Data provided:
┄┄┄┄┄┄┄┄┄┄

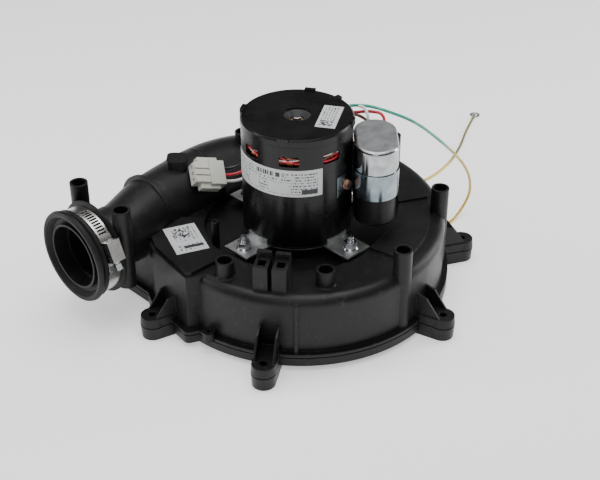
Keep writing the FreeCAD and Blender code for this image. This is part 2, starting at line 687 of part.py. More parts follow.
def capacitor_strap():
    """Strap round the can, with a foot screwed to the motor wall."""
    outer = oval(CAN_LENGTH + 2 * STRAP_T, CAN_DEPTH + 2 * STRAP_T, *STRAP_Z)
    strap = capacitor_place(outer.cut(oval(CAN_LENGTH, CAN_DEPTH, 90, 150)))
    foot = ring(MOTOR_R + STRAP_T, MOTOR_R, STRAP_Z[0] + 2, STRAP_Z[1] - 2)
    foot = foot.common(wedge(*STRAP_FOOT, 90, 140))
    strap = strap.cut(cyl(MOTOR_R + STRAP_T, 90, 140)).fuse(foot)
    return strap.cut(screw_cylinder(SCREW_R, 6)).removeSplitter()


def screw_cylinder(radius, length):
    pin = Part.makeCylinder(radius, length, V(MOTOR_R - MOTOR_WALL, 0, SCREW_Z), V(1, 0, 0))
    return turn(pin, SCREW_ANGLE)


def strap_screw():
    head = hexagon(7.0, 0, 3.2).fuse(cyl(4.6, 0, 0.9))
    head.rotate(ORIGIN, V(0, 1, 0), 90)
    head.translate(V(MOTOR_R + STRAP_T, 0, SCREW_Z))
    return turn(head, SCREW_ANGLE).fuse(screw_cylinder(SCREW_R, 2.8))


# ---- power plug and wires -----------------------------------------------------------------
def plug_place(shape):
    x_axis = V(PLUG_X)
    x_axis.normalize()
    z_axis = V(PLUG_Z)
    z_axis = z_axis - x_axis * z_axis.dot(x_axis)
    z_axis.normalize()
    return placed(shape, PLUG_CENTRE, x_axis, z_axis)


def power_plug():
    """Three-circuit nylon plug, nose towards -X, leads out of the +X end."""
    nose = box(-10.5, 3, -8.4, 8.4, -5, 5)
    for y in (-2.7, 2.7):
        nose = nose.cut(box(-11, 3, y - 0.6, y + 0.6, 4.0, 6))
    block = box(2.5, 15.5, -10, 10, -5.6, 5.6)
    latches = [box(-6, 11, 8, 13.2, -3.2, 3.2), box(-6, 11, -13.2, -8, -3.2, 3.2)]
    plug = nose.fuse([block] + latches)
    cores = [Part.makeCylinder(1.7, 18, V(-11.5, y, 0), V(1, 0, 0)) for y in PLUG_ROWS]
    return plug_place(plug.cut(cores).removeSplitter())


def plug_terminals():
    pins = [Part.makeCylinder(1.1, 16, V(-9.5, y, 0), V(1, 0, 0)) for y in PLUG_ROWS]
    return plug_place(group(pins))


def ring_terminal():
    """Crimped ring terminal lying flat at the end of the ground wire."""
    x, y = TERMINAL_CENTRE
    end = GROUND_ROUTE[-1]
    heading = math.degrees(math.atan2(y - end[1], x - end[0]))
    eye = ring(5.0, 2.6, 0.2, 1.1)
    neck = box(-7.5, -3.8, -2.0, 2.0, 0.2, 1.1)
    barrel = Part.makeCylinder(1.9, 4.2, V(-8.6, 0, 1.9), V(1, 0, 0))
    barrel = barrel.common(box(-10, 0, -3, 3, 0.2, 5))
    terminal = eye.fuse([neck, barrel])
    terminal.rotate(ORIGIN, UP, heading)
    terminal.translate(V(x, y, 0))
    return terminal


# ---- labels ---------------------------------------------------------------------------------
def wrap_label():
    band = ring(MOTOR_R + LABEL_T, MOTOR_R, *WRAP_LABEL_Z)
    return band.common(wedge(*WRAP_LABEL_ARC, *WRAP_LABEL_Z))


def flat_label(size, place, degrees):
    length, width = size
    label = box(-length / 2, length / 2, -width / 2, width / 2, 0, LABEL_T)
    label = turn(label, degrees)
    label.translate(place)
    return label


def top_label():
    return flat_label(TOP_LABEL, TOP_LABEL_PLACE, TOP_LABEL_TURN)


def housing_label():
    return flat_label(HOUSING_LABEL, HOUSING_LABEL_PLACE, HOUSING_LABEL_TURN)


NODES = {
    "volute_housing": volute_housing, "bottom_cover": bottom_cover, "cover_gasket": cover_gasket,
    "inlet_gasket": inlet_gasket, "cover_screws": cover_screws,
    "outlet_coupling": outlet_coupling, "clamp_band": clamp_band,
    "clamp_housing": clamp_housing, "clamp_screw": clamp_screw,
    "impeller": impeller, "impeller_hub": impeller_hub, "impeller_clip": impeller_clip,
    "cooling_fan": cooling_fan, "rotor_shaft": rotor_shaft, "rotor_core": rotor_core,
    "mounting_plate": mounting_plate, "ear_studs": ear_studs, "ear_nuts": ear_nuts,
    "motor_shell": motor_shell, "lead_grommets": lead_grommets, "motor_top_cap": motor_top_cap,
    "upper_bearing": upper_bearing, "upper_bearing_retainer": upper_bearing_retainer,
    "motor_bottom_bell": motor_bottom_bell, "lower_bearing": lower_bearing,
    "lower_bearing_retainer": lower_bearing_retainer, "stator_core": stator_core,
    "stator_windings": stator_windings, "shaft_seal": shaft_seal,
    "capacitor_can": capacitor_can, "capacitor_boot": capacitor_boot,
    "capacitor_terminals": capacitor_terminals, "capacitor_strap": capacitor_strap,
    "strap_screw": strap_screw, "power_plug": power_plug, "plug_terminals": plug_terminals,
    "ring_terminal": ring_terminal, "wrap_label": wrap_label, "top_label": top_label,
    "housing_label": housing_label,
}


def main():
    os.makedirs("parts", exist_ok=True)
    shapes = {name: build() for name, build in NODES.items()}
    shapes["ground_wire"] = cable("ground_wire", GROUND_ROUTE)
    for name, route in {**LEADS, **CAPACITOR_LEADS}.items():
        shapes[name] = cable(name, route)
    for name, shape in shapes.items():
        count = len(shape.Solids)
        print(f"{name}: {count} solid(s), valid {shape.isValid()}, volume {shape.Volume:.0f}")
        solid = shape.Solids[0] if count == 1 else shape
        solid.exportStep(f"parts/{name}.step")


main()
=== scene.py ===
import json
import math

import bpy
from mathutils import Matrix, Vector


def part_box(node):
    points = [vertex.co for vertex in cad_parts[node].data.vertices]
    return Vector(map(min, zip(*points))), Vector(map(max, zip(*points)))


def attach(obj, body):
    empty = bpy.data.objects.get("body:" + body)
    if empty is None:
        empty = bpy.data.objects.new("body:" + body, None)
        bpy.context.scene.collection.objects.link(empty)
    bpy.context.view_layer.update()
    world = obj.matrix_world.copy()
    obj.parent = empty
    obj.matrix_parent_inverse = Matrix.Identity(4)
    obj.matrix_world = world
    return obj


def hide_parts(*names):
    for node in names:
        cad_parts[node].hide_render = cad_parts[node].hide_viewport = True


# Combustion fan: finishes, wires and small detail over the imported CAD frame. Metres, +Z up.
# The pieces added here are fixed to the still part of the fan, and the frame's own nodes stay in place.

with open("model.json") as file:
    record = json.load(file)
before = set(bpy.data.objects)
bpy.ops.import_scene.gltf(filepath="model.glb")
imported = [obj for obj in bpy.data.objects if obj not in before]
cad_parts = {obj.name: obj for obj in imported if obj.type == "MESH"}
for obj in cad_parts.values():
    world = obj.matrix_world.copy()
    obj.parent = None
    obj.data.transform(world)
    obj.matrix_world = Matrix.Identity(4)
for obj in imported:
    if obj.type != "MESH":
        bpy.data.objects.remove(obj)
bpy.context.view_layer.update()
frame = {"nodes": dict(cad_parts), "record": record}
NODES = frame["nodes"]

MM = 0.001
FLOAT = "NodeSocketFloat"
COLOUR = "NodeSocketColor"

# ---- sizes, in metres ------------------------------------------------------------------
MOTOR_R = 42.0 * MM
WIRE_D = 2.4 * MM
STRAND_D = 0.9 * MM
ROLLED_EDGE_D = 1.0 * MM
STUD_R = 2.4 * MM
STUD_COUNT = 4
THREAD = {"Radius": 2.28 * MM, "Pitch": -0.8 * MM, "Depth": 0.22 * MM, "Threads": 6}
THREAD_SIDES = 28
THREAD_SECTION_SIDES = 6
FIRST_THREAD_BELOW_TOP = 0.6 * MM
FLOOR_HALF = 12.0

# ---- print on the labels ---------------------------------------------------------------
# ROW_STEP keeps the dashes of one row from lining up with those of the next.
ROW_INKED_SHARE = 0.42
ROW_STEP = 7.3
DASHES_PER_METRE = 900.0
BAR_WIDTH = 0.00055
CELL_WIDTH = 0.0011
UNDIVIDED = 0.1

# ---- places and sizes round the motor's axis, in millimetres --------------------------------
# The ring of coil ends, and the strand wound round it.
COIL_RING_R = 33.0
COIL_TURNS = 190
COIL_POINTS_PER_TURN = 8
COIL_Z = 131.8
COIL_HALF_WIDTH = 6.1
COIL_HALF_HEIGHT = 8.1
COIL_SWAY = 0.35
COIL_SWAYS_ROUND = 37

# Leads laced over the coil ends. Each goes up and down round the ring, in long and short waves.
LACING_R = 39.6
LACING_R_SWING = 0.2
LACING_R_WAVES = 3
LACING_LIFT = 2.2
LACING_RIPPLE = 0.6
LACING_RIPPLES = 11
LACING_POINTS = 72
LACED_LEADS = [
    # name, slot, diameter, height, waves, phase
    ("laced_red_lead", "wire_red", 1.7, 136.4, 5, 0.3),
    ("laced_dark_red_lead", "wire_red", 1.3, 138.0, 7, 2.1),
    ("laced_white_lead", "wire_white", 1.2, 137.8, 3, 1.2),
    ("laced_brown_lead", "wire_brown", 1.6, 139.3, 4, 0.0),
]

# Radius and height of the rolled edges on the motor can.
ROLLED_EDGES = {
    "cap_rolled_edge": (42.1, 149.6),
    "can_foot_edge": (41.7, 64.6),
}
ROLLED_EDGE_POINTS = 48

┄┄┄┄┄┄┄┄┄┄

What you will do: Copy, please, exactly the lines that start at the first line of the data and end at the line containing "turn(head, SCREW_ANGLE).fuse(screw_cylinder(SCREW_R, 2.8))", both kept and no others.

Solution for this problem:
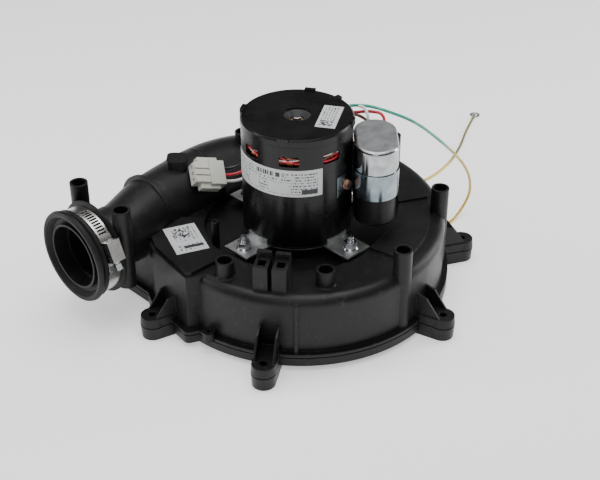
Keep writing the FreeCAD and Blender code for this image. This is part 2, starting at line 687 of part.py. More parts follow.
def capacitor_strap():
    """Strap round the can, with a foot screwed to the motor wall."""
    outer = oval(CAN_LENGTH + 2 * STRAP_T, CAN_DEPTH + 2 * STRAP_T, *STRAP_Z)
    strap = capacitor_place(outer.cut(oval(CAN_LENGTH, CAN_DEPTH, 90, 150)))
    foot = ring(MOTOR_R + STRAP_T, MOTOR_R, STRAP_Z[0] + 2, STRAP_Z[1] - 2)
    foot = foot.common(wedge(*STRAP_FOOT, 90, 140))
    strap = strap.cut(cyl(MOTOR_R + STRAP_T, 90, 140)).fuse(foot)
    return strap.cut(screw_cylinder(SCREW_R, 6)).removeSplitter()


def screw_cylinder(radius, length):
    pin = Part.makeCylinder(radius, length, V(MOTOR_R - MOTOR_WALL, 0, SCREW_Z), V(1, 0, 0))
    return turn(pin, SCREW_ANGLE)


def strap_screw():
    head = hexagon(7.0, 0, 3.2).fuse(cyl(4.6, 0, 0.9))
    head.rotate(ORIGIN, V(0, 1, 0), 90)
    head.translate(V(MOTOR_R + STRAP_T, 0, SCREW_Z))
    return turn(head, SCREW_ANGLE).fuse(screw_cylinder(SCREW_R, 2.8))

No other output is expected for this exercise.